══ RECORDS FOR THIS EXERCISE ══

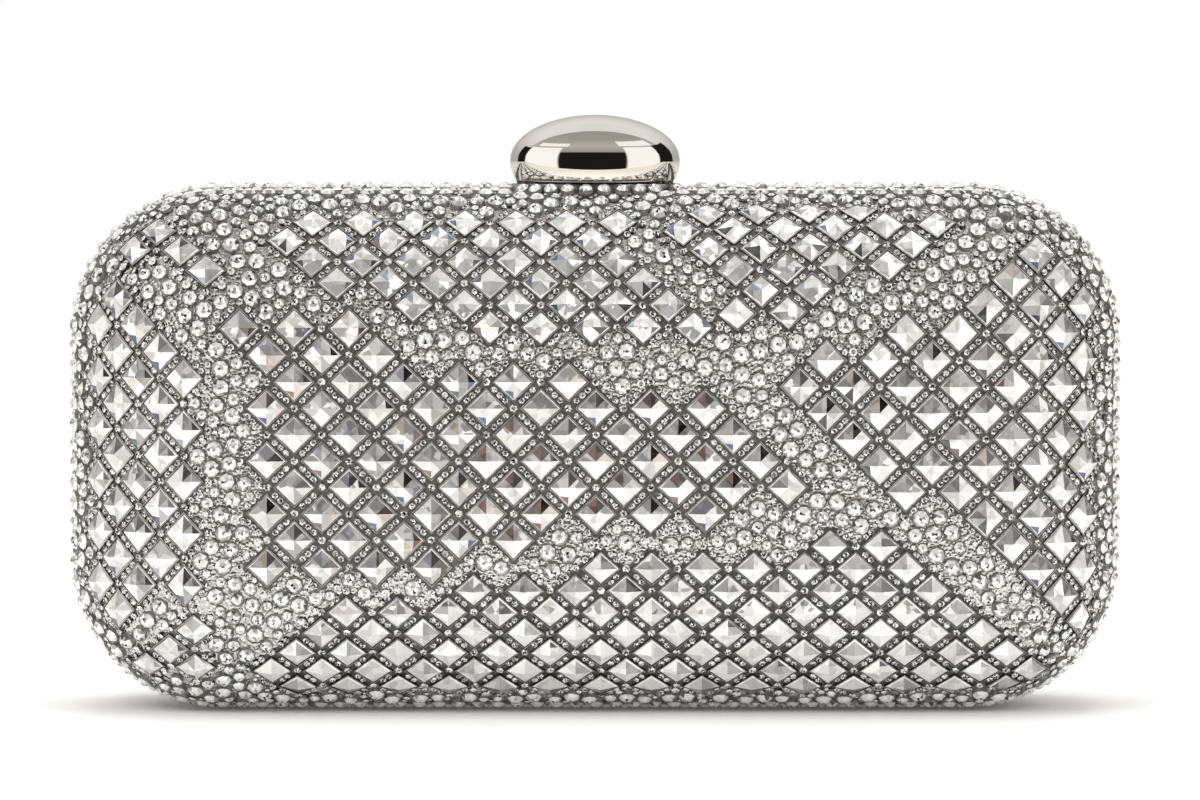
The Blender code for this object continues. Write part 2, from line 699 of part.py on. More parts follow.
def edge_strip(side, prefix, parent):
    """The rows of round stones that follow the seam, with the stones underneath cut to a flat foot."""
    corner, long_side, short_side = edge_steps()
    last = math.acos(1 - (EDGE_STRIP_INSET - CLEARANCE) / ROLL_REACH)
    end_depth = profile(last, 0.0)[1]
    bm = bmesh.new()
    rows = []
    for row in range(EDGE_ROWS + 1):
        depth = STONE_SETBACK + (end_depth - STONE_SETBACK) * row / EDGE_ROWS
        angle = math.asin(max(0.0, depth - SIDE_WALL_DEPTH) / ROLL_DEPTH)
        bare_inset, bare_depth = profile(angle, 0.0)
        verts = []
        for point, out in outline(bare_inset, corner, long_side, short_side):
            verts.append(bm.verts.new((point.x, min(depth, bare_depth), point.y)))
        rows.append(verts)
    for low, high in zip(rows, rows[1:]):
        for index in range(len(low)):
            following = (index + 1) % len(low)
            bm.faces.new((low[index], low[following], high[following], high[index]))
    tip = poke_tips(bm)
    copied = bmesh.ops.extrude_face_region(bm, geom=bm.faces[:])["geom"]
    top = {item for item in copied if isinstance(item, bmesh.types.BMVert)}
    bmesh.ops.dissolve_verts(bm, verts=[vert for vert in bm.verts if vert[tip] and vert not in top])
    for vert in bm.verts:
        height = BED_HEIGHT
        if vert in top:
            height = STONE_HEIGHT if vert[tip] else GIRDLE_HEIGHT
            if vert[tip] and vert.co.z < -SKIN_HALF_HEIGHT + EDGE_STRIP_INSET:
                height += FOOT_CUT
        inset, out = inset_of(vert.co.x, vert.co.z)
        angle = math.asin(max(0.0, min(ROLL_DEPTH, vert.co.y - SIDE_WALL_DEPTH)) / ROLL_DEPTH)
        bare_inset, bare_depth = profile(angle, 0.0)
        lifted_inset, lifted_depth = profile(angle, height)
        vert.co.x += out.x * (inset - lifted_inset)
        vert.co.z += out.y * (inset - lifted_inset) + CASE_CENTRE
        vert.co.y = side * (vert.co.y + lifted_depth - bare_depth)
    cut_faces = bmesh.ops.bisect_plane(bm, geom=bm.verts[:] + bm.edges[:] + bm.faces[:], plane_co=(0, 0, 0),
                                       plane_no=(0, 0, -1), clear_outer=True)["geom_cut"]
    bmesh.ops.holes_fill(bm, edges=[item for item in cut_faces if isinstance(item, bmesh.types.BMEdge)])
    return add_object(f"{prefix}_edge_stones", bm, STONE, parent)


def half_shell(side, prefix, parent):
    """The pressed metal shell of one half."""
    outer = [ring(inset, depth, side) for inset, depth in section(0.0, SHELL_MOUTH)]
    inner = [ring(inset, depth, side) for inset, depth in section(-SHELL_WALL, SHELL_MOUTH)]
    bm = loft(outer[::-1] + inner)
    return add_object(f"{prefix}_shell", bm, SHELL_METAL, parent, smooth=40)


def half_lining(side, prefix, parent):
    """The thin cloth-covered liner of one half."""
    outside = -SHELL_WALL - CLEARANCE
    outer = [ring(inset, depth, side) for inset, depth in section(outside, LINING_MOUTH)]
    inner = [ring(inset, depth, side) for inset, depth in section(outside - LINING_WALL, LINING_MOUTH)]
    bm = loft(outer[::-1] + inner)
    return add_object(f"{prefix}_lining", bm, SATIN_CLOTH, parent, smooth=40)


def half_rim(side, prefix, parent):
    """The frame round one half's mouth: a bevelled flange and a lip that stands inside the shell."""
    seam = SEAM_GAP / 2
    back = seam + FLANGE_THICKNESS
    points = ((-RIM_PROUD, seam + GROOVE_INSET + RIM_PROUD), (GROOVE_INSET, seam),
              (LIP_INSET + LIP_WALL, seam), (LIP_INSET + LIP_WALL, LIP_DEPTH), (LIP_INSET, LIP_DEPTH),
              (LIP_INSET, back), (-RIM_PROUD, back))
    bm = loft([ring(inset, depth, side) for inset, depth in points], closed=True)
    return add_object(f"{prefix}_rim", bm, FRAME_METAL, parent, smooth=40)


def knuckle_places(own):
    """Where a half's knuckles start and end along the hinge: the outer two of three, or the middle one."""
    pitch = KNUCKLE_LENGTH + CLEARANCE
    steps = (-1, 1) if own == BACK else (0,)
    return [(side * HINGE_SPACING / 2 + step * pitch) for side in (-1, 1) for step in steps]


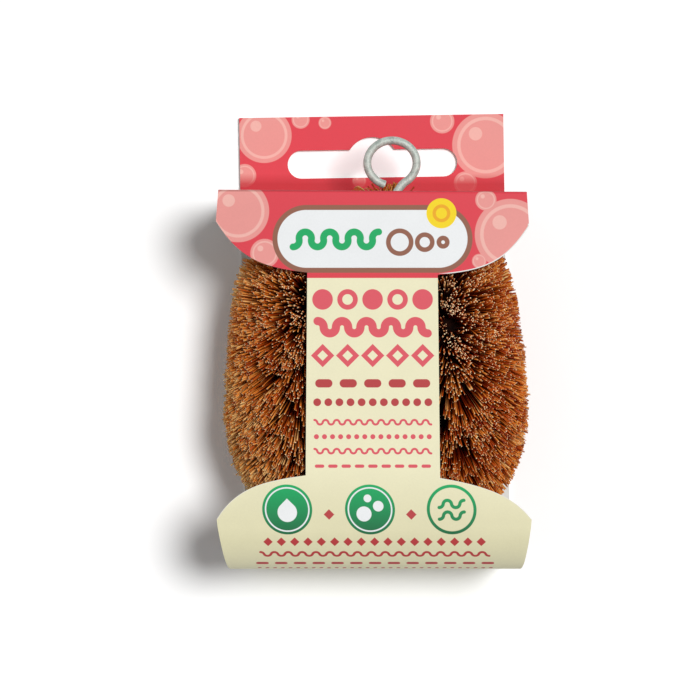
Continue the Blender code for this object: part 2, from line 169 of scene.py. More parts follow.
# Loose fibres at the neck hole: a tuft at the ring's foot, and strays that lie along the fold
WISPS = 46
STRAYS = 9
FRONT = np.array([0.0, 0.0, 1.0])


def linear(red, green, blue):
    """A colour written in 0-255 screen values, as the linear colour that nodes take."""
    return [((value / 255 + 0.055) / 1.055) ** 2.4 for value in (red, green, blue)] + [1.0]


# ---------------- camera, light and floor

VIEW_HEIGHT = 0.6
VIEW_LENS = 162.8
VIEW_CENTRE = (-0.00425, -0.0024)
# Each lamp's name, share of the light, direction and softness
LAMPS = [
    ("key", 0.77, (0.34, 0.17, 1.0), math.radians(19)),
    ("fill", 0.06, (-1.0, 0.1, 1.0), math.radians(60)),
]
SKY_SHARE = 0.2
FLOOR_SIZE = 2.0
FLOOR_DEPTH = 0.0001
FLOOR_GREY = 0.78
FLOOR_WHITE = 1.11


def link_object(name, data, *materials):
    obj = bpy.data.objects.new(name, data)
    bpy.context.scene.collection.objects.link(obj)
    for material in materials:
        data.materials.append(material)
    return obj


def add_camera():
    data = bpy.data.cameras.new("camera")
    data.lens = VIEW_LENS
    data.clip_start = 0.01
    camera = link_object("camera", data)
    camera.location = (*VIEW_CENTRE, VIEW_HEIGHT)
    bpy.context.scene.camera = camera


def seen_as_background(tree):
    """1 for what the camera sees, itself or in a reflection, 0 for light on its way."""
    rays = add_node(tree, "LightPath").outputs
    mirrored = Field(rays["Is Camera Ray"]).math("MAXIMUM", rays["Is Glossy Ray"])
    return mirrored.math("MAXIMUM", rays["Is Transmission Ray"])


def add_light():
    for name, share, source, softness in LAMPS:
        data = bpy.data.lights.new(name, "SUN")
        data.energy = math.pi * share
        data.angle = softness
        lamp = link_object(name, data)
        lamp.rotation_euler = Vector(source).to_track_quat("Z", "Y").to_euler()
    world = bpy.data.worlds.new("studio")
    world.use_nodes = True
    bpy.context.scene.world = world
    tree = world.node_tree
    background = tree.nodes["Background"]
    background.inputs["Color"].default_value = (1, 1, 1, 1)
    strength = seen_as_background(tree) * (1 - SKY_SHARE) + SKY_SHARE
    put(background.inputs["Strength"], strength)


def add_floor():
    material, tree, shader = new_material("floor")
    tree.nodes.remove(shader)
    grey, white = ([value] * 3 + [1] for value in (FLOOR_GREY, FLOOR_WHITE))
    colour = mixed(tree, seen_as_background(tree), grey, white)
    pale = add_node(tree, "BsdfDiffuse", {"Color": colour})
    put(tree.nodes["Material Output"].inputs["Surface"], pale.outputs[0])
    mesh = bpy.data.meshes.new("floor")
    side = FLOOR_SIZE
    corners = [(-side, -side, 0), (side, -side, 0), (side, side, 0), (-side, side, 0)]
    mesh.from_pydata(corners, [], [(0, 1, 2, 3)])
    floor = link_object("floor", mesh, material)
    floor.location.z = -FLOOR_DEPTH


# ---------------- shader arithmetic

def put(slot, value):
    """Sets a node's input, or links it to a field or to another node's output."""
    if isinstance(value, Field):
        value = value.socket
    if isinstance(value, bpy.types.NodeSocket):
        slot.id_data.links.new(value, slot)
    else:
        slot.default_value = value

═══

## GIVEN EXERCISE
Quote the data above in full, changing nothing.

## SOLVED EXERCISE
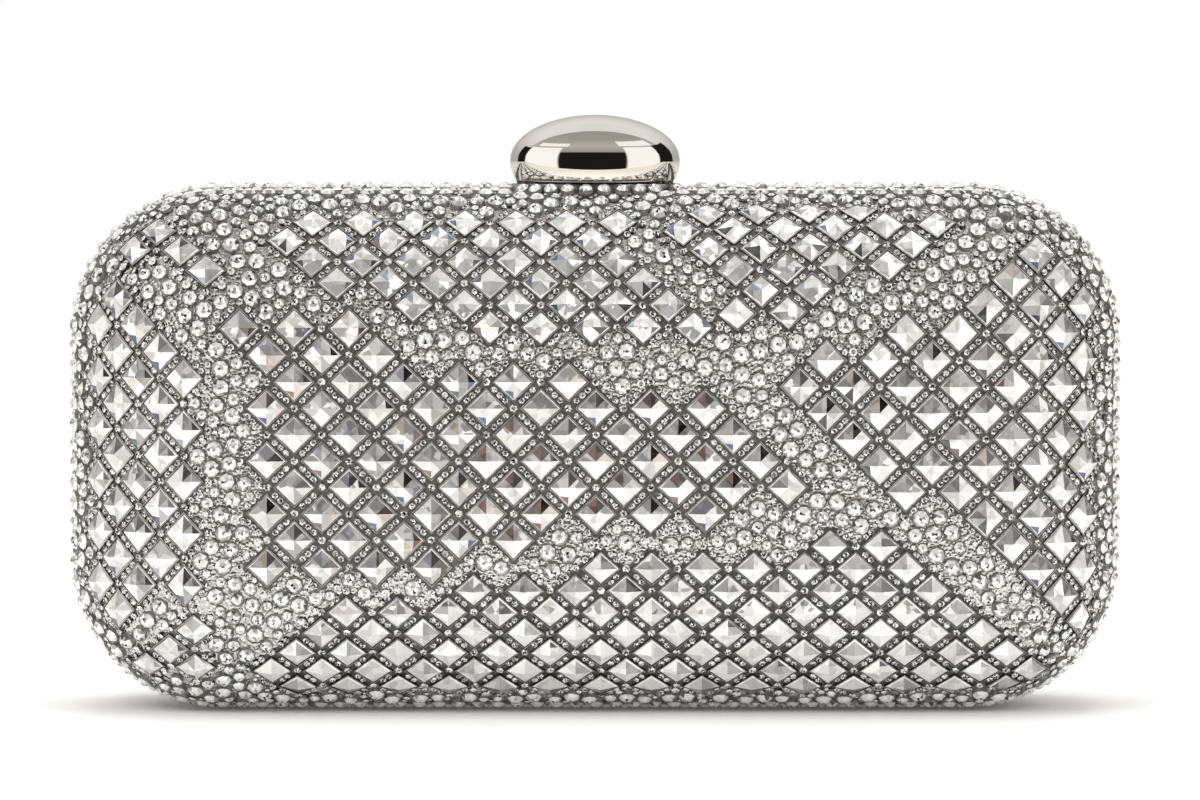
The Blender code for this object continues. Write part 2, from line 699 of part.py on. More parts follow.
def edge_strip(side, prefix, parent):
    """The rows of round stones that follow the seam, with the stones underneath cut to a flat foot."""
    corner, long_side, short_side = edge_steps()
    last = math.acos(1 - (EDGE_STRIP_INSET - CLEARANCE) / ROLL_REACH)
    end_depth = profile(last, 0.0)[1]
    bm = bmesh.new()
    rows = []
    for row in range(EDGE_ROWS + 1):
        depth = STONE_SETBACK + (end_depth - STONE_SETBACK) * row / EDGE_ROWS
        angle = math.asin(max(0.0, depth - SIDE_WALL_DEPTH) / ROLL_DEPTH)
        bare_inset, bare_depth = profile(angle, 0.0)
        verts = []
        for point, out in outline(bare_inset, corner, long_side, short_side):
            verts.append(bm.verts.new((point.x, min(depth, bare_depth), point.y)))
        rows.append(verts)
    for low, high in zip(rows, rows[1:]):
        for index in range(len(low)):
            following = (index + 1) % len(low)
            bm.faces.new((low[index], low[following], high[following], high[index]))
    tip = poke_tips(bm)
    copied = bmesh.ops.extrude_face_region(bm, geom=bm.faces[:])["geom"]
    top = {item for item in copied if isinstance(item, bmesh.types.BMVert)}
    bmesh.ops.dissolve_verts(bm, verts=[vert for vert in bm.verts if vert[tip] and vert not in top])
    for vert in bm.verts:
        height = BED_HEIGHT
        if vert in top:
            height = STONE_HEIGHT if vert[tip] else GIRDLE_HEIGHT
            if vert[tip] and vert.co.z < -SKIN_HALF_HEIGHT + EDGE_STRIP_INSET:
                height += FOOT_CUT
        inset, out = inset_of(vert.co.x, vert.co.z)
        angle = math.asin(max(0.0, min(ROLL_DEPTH, vert.co.y - SIDE_WALL_DEPTH)) / ROLL_DEPTH)
        bare_inset, bare_depth = profile(angle, 0.0)
        lifted_inset, lifted_depth = profile(angle, height)
        vert.co.x += out.x * (inset - lifted_inset)
        vert.co.z += out.y * (inset - lifted_inset) + CASE_CENTRE
        vert.co.y = side * (vert.co.y + lifted_depth - bare_depth)
    cut_faces = bmesh.ops.bisect_plane(bm, geom=bm.verts[:] + bm.edges[:] + bm.faces[:], plane_co=(0, 0, 0),
                                       plane_no=(0, 0, -1), clear_outer=True)["geom_cut"]
    bmesh.ops.holes_fill(bm, edges=[item for item in cut_faces if isinstance(item, bmesh.types.BMEdge)])
    return add_object(f"{prefix}_edge_stones", bm, STONE, parent)


def half_shell(side, prefix, parent):
    """The pressed metal shell of one half."""
    outer = [ring(inset, depth, side) for inset, depth in section(0.0, SHELL_MOUTH)]
    inner = [ring(inset, depth, side) for inset, depth in section(-SHELL_WALL, SHELL_MOUTH)]
    bm = loft(outer[::-1] + inner)
    return add_object(f"{prefix}_shell", bm, SHELL_METAL, parent, smooth=40)


def half_lining(side, prefix, parent):
    """The thin cloth-covered liner of one half."""
    outside = -SHELL_WALL - CLEARANCE
    outer = [ring(inset, depth, side) for inset, depth in section(outside, LINING_MOUTH)]
    inner = [ring(inset, depth, side) for inset, depth in section(outside - LINING_WALL, LINING_MOUTH)]
    bm = loft(outer[::-1] + inner)
    return add_object(f"{prefix}_lining", bm, SATIN_CLOTH, parent, smooth=40)


def half_rim(side, prefix, parent):
    """The frame round one half's mouth: a bevelled flange and a lip that stands inside the shell."""
    seam = SEAM_GAP / 2
    back = seam + FLANGE_THICKNESS
    points = ((-RIM_PROUD, seam + GROOVE_INSET + RIM_PROUD), (GROOVE_INSET, seam),
              (LIP_INSET + LIP_WALL, seam), (LIP_INSET + LIP_WALL, LIP_DEPTH), (LIP_INSET, LIP_DEPTH),
              (LIP_INSET, back), (-RIM_PROUD, back))
    bm = loft([ring(inset, depth, side) for inset, depth in points], closed=True)
    return add_object(f"{prefix}_rim", bm, FRAME_METAL, parent, smooth=40)


def knuckle_places(own):
    """Where a half's knuckles start and end along the hinge: the outer two of three, or the middle one."""
    pitch = KNUCKLE_LENGTH + CLEARANCE
    steps = (-1, 1) if own == BACK else (0,)
    return [(side * HINGE_SPACING / 2 + step * pitch) for side in (-1, 1) for step in steps]


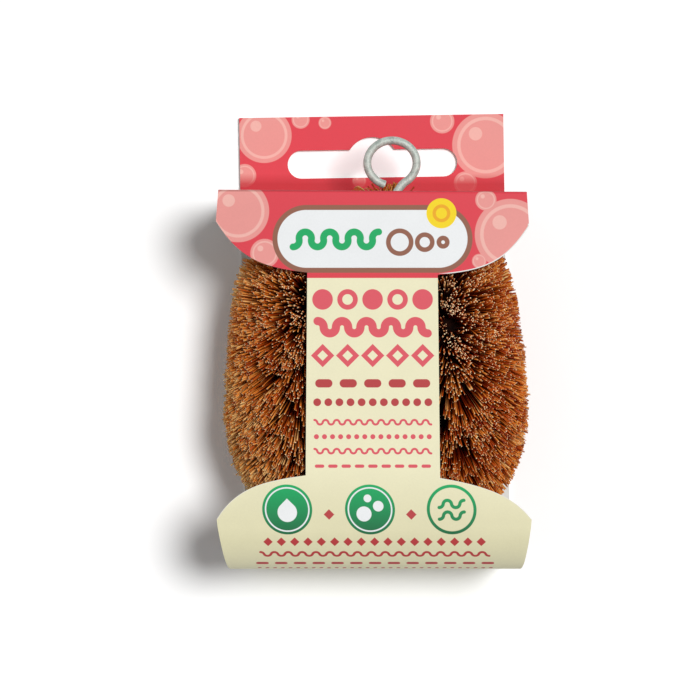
Continue the Blender code for this object: part 2, from line 169 of scene.py. More parts follow.
# Loose fibres at the neck hole: a tuft at the ring's foot, and strays that lie along the fold
WISPS = 46
STRAYS = 9
FRONT = np.array([0.0, 0.0, 1.0])


def linear(red, green, blue):
    """A colour written in 0-255 screen values, as the linear colour that nodes take."""
    return [((value / 255 + 0.055) / 1.055) ** 2.4 for value in (red, green, blue)] + [1.0]


# ---------------- camera, light and floor

VIEW_HEIGHT = 0.6
VIEW_LENS = 162.8
VIEW_CENTRE = (-0.00425, -0.0024)
# Each lamp's name, share of the light, direction and softness
LAMPS = [
    ("key", 0.77, (0.34, 0.17, 1.0), math.radians(19)),
    ("fill", 0.06, (-1.0, 0.1, 1.0), math.radians(60)),
]
SKY_SHARE = 0.2
FLOOR_SIZE = 2.0
FLOOR_DEPTH = 0.0001
FLOOR_GREY = 0.78
FLOOR_WHITE = 1.11


def link_object(name, data, *materials):
    obj = bpy.data.objects.new(name, data)
    bpy.context.scene.collection.objects.link(obj)
    for material in materials:
        data.materials.append(material)
    return obj


def add_camera():
    data = bpy.data.cameras.new("camera")
    data.lens = VIEW_LENS
    data.clip_start = 0.01
    camera = link_object("camera", data)
    camera.location = (*VIEW_CENTRE, VIEW_HEIGHT)
    bpy.context.scene.camera = camera


def seen_as_background(tree):
    """1 for what the camera sees, itself or in a reflection, 0 for light on its way."""
    rays = add_node(tree, "LightPath").outputs
    mirrored = Field(rays["Is Camera Ray"]).math("MAXIMUM", rays["Is Glossy Ray"])
    return mirrored.math("MAXIMUM", rays["Is Transmission Ray"])


def add_light():
    for name, share, source, softness in LAMPS:
        data = bpy.data.lights.new(name, "SUN")
        data.energy = math.pi * share
        data.angle = softness
        lamp = link_object(name, data)
        lamp.rotation_euler = Vector(source).to_track_quat("Z", "Y").to_euler()
    world = bpy.data.worlds.new("studio")
    world.use_nodes = True
    bpy.context.scene.world = world
    tree = world.node_tree
    background = tree.nodes["Background"]
    background.inputs["Color"].default_value = (1, 1, 1, 1)
    strength = seen_as_background(tree) * (1 - SKY_SHARE) + SKY_SHARE
    put(background.inputs["Strength"], strength)


def add_floor():
    material, tree, shader = new_material("floor")
    tree.nodes.remove(shader)
    grey, white = ([value] * 3 + [1] for value in (FLOOR_GREY, FLOOR_WHITE))
    colour = mixed(tree, seen_as_background(tree), grey, white)
    pale = add_node(tree, "BsdfDiffuse", {"Color": colour})
    put(tree.nodes["Material Output"].inputs["Surface"], pale.outputs[0])
    mesh = bpy.data.meshes.new("floor")
    side = FLOOR_SIZE
    corners = [(-side, -side, 0), (side, -side, 0), (side, side, 0), (-side, side, 0)]
    mesh.from_pydata(corners, [], [(0, 1, 2, 3)])
    floor = link_object("floor", mesh, material)
    floor.location.z = -FLOOR_DEPTH


# ---------------- shader arithmetic

def put(slot, value):
    """Sets a node's input, or links it to a field or to another node's output."""
    if isinstance(value, Field):
        value = value.socket
    if isinstance(value, bpy.types.NodeSocket):
        slot.id_data.links.new(value, slot)
    else:
        slot.default_value = value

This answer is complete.